Brewers: 22 homers/44 steals
Jackson Chourio, OF (No. 1/MLB No. 2)
Entering this season, there had been only four teenagers who had achieved a 20-40 season in the Minors since 1958 — Ronald Acuña Jr. (2017), Álex Escobar (1998), Andruw Jones (1995) and José Cardenal (1961). As you can guess, there’s now a fifth in Chourio. Milwaukee’s top prospect built on his breakout 2022 season with a power-speed-heavy age-19 campaign, mostly at Double-A Biloxi with a quick cup of coffee at Triple-A Nashville at the tail end. Chourio has set himself up for a potential Major League debut next summer when he’ll still only be 20 years old.

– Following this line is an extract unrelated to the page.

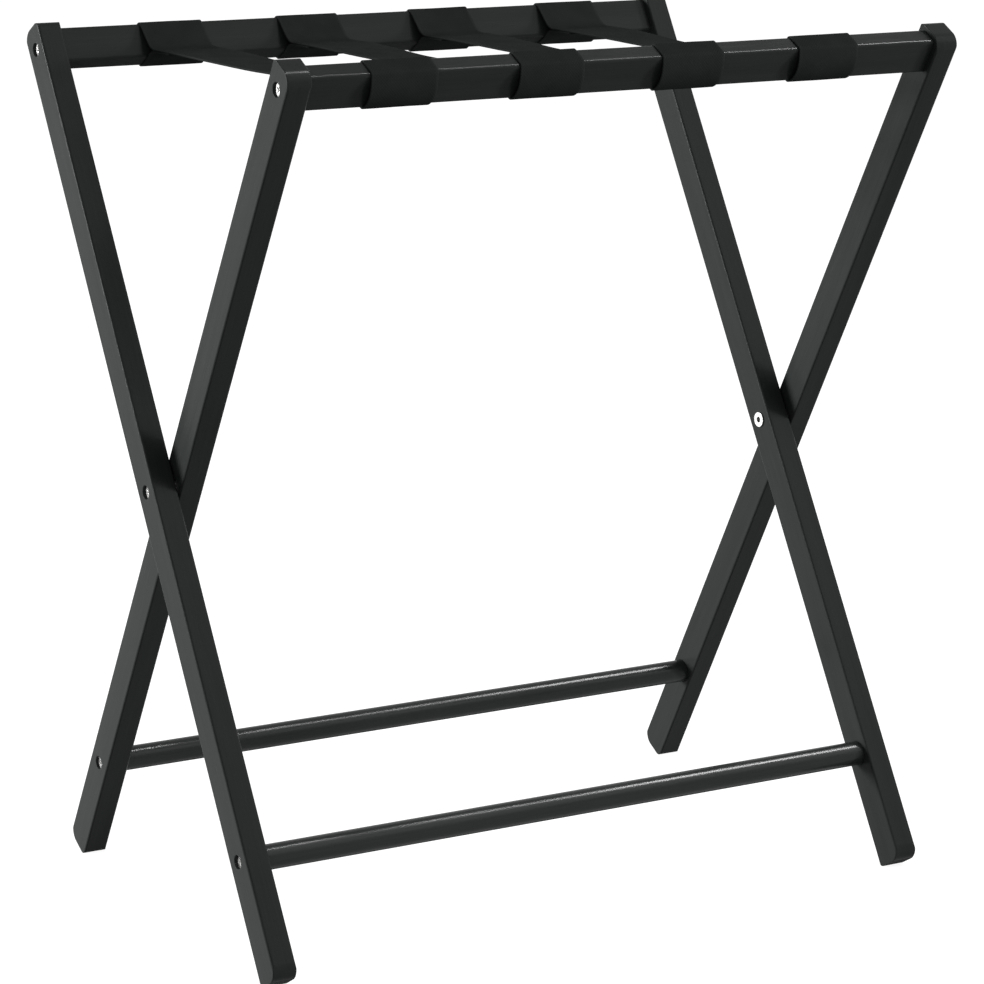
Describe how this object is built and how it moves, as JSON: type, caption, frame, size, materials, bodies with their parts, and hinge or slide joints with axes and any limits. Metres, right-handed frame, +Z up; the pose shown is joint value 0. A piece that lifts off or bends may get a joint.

Cardinals: 94 stolen bases
Victor Scott II, OF (No. 4)
Scott was a known 80-grade runner coming into his first full season as a 2022 fifth-rounder, but his willingness to press the issue on the basepaths was nearly unmatched this year. The former West Virginia Mountaineer’s 94 steals tied him with Rays prospect Chandler Simpson – a fellow Atlanta-area native and former teammate from the Northwoods League – for the Minor League lead. Scott hasn’t stopped running in the Arizona Fall League either; he leads that circuit with nine thefts entering Thursday.

Cubs: 25% HR/flyball
Owen Caissie, OF (No. 3/MLB No. 64)
Acquired in the 2020 Yu Darvish trade with the Padres, Caissie may be the best power prospect in the Minors, producing exceptional velocities and performance for a 20-year-old. The sixth-youngest regular in the Double-A Southern League, he had the best rate of homers to flyballs in the circuit while ranking in the top five in 12 significant offensive categories, including third in on-base percentage (.398), slugging (.519) and OPS (.917), fourth in homers (22) and fifth in batting (.289).

Pirates: 21.9 BB%
Termarr Johnson, 2B (No. 2/MLB No. 22)
In some ways, Johnson’s first full year of pro ball was a bit uneven. But we can’t question his plate discipline. Johnson led all Minor Leaguers in walk percentage and was one of eight to finish the year with 100 or more walks for a .422 OBP. That helped him get to his power, with 18 homers, and he finished with a solid 141 wRC+.

Reds: 34.6 K-BB%
Andrew Abbott, LHP (Graduated from Reds Top 30)
While Abbott is well on his way to establishing himself as one of the better young left-handed starters in the big leagues, we need to take a moment to recognize just how dominant he was in the Minors before his callup. No one had a better K-BB% in all of the Minor Leagues (min. 50 IP) than Abbott. The southpaw struck out 15 per nine while walking just 2.8, holding hitters to a .173 average in the process.

D-backs: 30 homers
Ivan Melendez, 3B/1B (No. 8)
Fifteen Minor Leaguers hit 30 homers or more in 2023. Only two reached the mark in 100 games or fewer – Cardinals slugger Luken Baker (33 homers, 84 games) and Melendez (30 homers, 96 games). The 2022 Golden Spikes Award winner set the High-A Hillsboro club record with 18 long balls in only 58 contests before getting a promotion to hitter-friendly Double-A Amarillo and adding 12 more there in only 38 games. That’s par for the course for a former Texas Longhorn who set a Division I BBCOR-era record with 32 dingers in his final spring on campus.

Dodgers: 1.049 OPS
Michael Busch, 3B/2B (No. 2/MLB No. 44)
After leading the Minors with 118 runs and ranking in the top six in four other major offensive categories a year ago, Busch ranked second in slugging (.618) and OPS and eighth in on-base percentage (.431) this year. The 2019 first-rounder from North Carolina won MVP accolades in the Pacific Coast League after topping the Triple-A circuit in slugging and OPS and finishing second in batting (.323).

Giants: 2.3 GO/AO
Manuel Mercedes, RHP (unranked on
Giants Top 30)
It’s almost impossible to lift the ball against Mercedes, who led the Minors in groundout/airout ratio as well as home run rate (0.2 per nine innings). Signed for $400,000 out of the Dominican Republic, he features a 93-95 mph fastball with power sink.

Padres: 1.82 ERA
Robby Snelling, LHP (No. 3/MLB No. 60)

San Diego kept pushing the 2022 39th overall pick in his age-19 season, and he kept responding at Single-A, High-A and even Double-A. Snelling’s 1.82 ERA over 103 2/3 innings was the lowest among the 272 Minor League pitchers who tossed at least 100 frames in 2023. The 19-year-old didn’t have an ERA above 2.34 at any of his three stops, and his 1.56 mark at Double-A San Antonio (albeit in a small 17 1/3-frame sample) was actually his best.

Rockies: 34 homers
Hunter Goodman, 1B/C (No. 12)
After Goodman hit 36 homers in 2022, mostly at the lower levels of the Minors, we wanted to see if his power would continue to show up as he moved up the ladder. He answered with a resounding yes by finishing one off the Minor League lead in 2023 en route to making his big league debut. He’s also driven in 217 runs over his last two Minor League seasons.